▸ Exercise
Scan the records for the string "pose"; copy each line where it occurs.

▸ Raw data
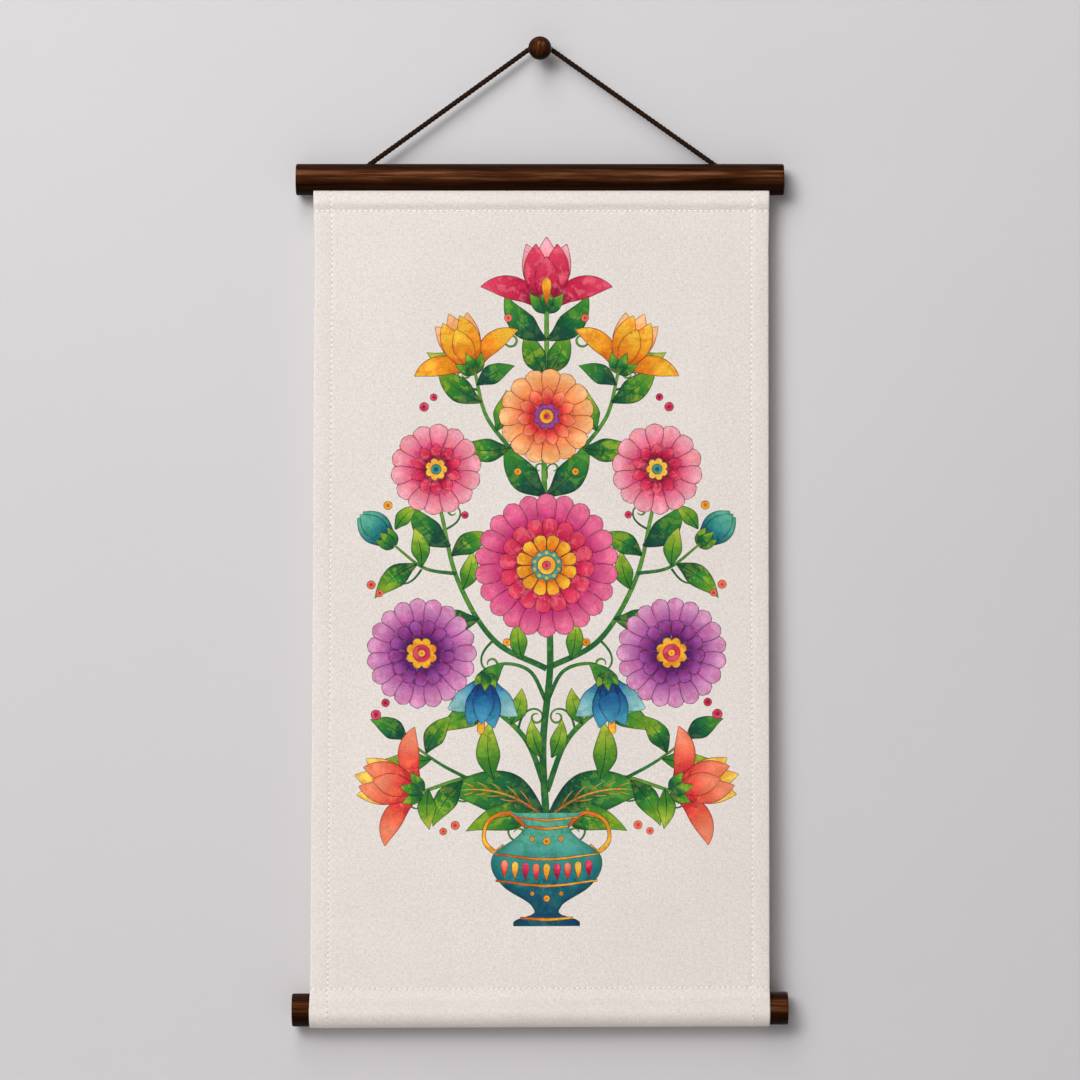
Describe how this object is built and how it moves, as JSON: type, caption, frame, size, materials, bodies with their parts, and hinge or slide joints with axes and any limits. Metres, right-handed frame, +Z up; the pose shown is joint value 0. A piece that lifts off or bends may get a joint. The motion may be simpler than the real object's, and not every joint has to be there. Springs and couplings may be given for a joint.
{
  "type": "textile wall hanging with its two wooden rods, cord and wall knob",
  "caption": "Tall printed canvas wall hanging held by a slotted wooden rod above and a rod in a sewn pocket below, hung by a cord from a turned wall knob.",
  "frame": {"origin": "middle of the wall knob's flat foot, where it meets the wall", "axes": "+Z up along the hanging, +X to its right seen from the front, +Y into the wall, so the print faces -Y"},
  "size_m": [0.4136, 0.0305, 0.8267],
  "materials": {
    "canvas": "matt off-white plain-weave canvas with a water-colour like print",
    "dark_wood": "dark brown stain with a soft satin sheen",
    "brown_cord": "matt dark brown twisted yarn"
  },
  "bodies": {
    "root": {"cloth": "canvas", "top_rod": "dark_wood", "bottom_rod": "dark_wood", "wall_knob": "dark_wood", "hanging_cord": "brown_cord"}
  },
  "joints": []
}
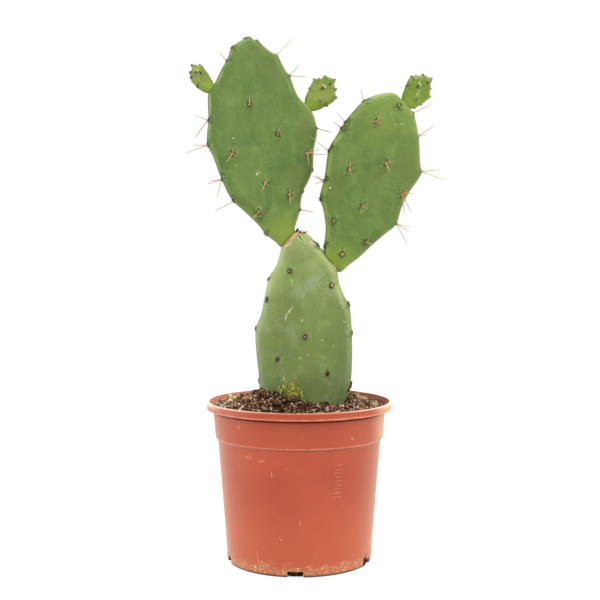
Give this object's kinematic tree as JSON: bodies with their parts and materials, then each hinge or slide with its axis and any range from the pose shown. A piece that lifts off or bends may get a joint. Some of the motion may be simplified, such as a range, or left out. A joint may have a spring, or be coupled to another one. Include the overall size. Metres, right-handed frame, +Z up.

▸ Exercise solution
Describe how this object is built and how it moves, as JSON: type, caption, frame, size, materials, bodies with their parts, and hinge or slide joints with axes and any limits. Metres, right-handed frame, +Z up; the pose shown is joint value 0. A piece that lifts off or bends may get a joint. The motion may be simpler than the real object's, and not every joint has to be there. Springs and couplings may be given for a joint.
Give this object's kinematic tree as JSON: bodies with their parts and materials, then each hinge or slide with its axis and any range from the pose shown. A piece that lifts off or bends may get a joint. Some of the motion may be simplified, such as a range, or left out. A joint may have a spring, or be coupled to another one. Include the overall size. Metres, right-handed frame, +Z up.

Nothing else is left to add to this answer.